Viola Beach were a band with the world at their feet when a tragic accident cut their promising careers and lives short. Five years on, twelve musicians from their hometown of Warrington have teamed up to release a charity tribute to the band’s hit Swings and Waterslides. Cat Jordan reflects on the projects keeping their luminous legacy alive.
The first I’d heard of Viola Beach was in 2016 when my friend wore their T-shirt to a Blossoms concert in Bournemouth. When I asked who they were, wondering if they were a support act, he explained to me that they had been set to open for the band before a tragic accident on February 13th of that year. Although I have unfortunately only had the fortune of listening to their music posthumously, I hope that my writing can be a testament to their talent and may inspire some readers to give their music a listen if they haven’t already.
Consisting of Kris Leonard (guitar and vocals), River Reeves (guitar), Thomas Lowe (bass guitar), and Jack Dakin (drums), and with a sound comparable to The Kooks or Two Door Cinema, Viola Beach were described by NME as “energetic and exuberant.” This description is particularly reminiscent in the music video for 2016’s Boys That Sing, recorded for BBC Music Introducing. The performance is a brilliant glimpse into the band’s key features: their charm, their energy, and (most importantly) their talent. As their career was only just beginning when they passed, I would definitely recommend giving the video a watch as performance footage is incredibly limited, and the energy they created when performing together is something to be marvelled.
Warrington Music perfectly capture the fun essence that Viola Beach should be remembered for
After watching clips of how much fun Viola Beach seemed to be having during all of their performances, it will come as no shock that the band’s bubbly zeal translated on their debut album. When listening to it in full, it’s easy to imagine how huge crowds would have reacted to the songs live. A great example of this comes in Like A Fool, which begins stripped-back with a focus on the vocals, only to build for a chorus that would have had all of Reading or Glastonbury jumping and singing the lyrics at the top of their lungs.

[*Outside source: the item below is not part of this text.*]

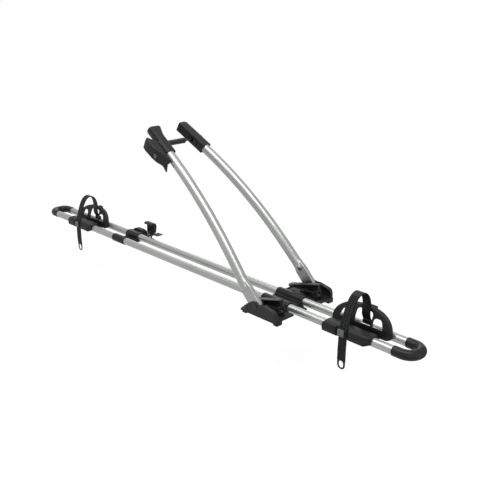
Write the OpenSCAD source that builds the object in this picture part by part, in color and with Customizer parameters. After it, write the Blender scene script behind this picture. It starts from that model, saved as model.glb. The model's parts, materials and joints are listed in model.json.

Although the band will always be remembered for playful, festival-ready hits such as Swings and Waterslides and Go Outside, my personal favourite song on their discography will always be Call You Up. With fairly minimalistic instrumentals, Kris Leonard’s emotive vocals really take front and center. From the immensely powerful opening lyric, “I try to hide that I need you like I need the sky to light up the night / So I can see where I’m going when I’m walking to you,” to the cryptic ending which allows the final chord to ring out until it naturally silences, the song is certainly a stand-out. The only flaw of this ballad is the fact that it’s the only one they ever released, and, for this reason, it is definitely worthy of being a huge part of their legacy.
One of the most touching tributes to Viola Beach came during Coldplay’s headline set at Glastonbury back in July 2016. A choked-up Chris Martin expressed the band’s sadness at their passing, remarking that they understood the hope and drive of being young and in a band. He stated that Coldplay would “create Viola Beach’s alternate future for them, and let them headline Glastonbury for a song.” With their iconic BBC Introducing video of Boys That Sing beamed behind an emotional tribute, it was truly moving to see their song performed for a crowd of 200,000 who seemed to enjoy every second of it. Although Viola Beach will unfortunately never be able to perform to festival crowds, it was moments like this that solidified their place in history and preserved their vibrant legacy in a way they undoubtedly deserve.
Another tribute that would’ve made Viola Beach incredibly proud came on the recent five-year anniversary of their death. Made up of twelve musicians from their hometown and recorded in lockdown, Warrington Music’s cover of Swings and Waterslides is a glorious tribute to a band that touched so many. With dancing, head-bopping, clapping and even hair tossing, the project perfectly captures the fun essence that Viola Beach should be remembered for. This, coupled with stirring vocal and instrumental performances, offered fans a perfect tribute whilst demonstrating the timelessness of Viola Beach’s music. As a listener, it is so incredibly important to keep their music in your hearts and remember them for everything they achieved.
Even five years on, Viola Beach have amassed over three-hundred thousand listeners on Spotify alone
So, five years after their passing, I challenge listeners to reflect on the first time they ever heard a Viola Beach song, which song they have the biggest personal connection to, and perhaps even to introduce a friend or family member to the band. If this is the first you’ve heard of Viola Beach, I ask you please to watch the videos aforementioned, as I know you will fall in love with the band as so many have. Even five years on, the Warrington foursome have amassed over three-hundred thousand listeners on Spotify alone – a testament to the enduring talent. Viola Beach will always be in our hearts, and we can only be grateful that their remarkable discography lives on to be enjoyed by old and new listeners alike.